The account was created by Sherin, a playwright from New Jersey, in 2008. He initially tweeted excerpts from the Nixon White House tapes. After abandoning the account for a few years, he returned to it in 2013, this time writing original tweets, using Nixon's old mannerisms, including using the phrase "My God", as the president did to convey shock or surprise.

According to Associated Press writer Hillel Italie, the account "... is neither tribute nor parody but an uncanny reincarnation that has some Washington insiders and political junkies marveling that someone could so well capture the phrasing, savvy, tenacity, profanity and world view of our 37th president." Sherin said he was fascinated by Nixon's "weird" and "convoluted" way of expressing himself: "I try very hard either to use something that he did say in a similar context or that I could argue he would have said when faced with such a situation."
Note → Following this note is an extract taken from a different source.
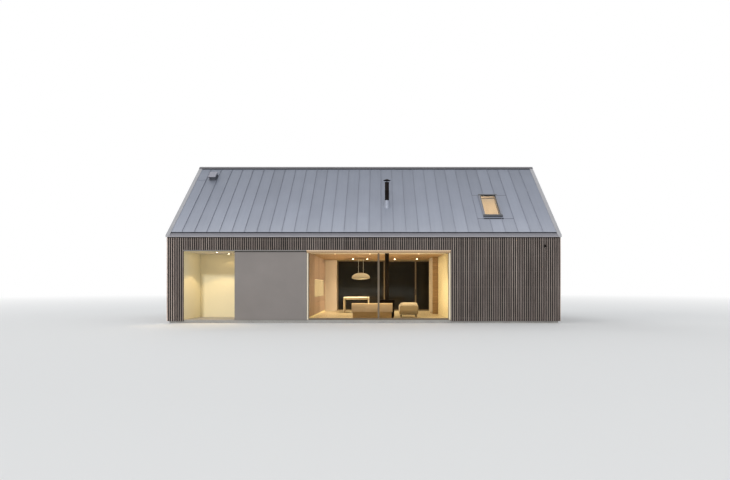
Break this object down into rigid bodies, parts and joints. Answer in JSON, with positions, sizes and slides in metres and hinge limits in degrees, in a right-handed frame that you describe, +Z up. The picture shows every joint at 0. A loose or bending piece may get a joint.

According to Sherin, this version of Nixon is still alive and resides in Saddle River, New Jersey with his wife Pat, vacations in Key Biscayne, Florida and makes occasional trips to Washington, D.C. He also makes "press statements" – usually "President Nixon is resting" – through his former White House Press Secretary Ron Ziegler, signed "RZ", and comments on the main events of the day.

==Reception==
Elizabeth Drew, a Watergate historian and journalist, commented that "[Sherin] has his voice and his mentality down cold. And he also makes me laugh." Journalist Robert Draper remarked on Sherin's recreation of Nixon: "I never got to meet Nixon, so this is the next best thing for me." Political consultant John Weaver said: "He seems to know everything there is about Nixon. He also has the president's keen political analytical skills, and he has that streak within Nixon that undid the president."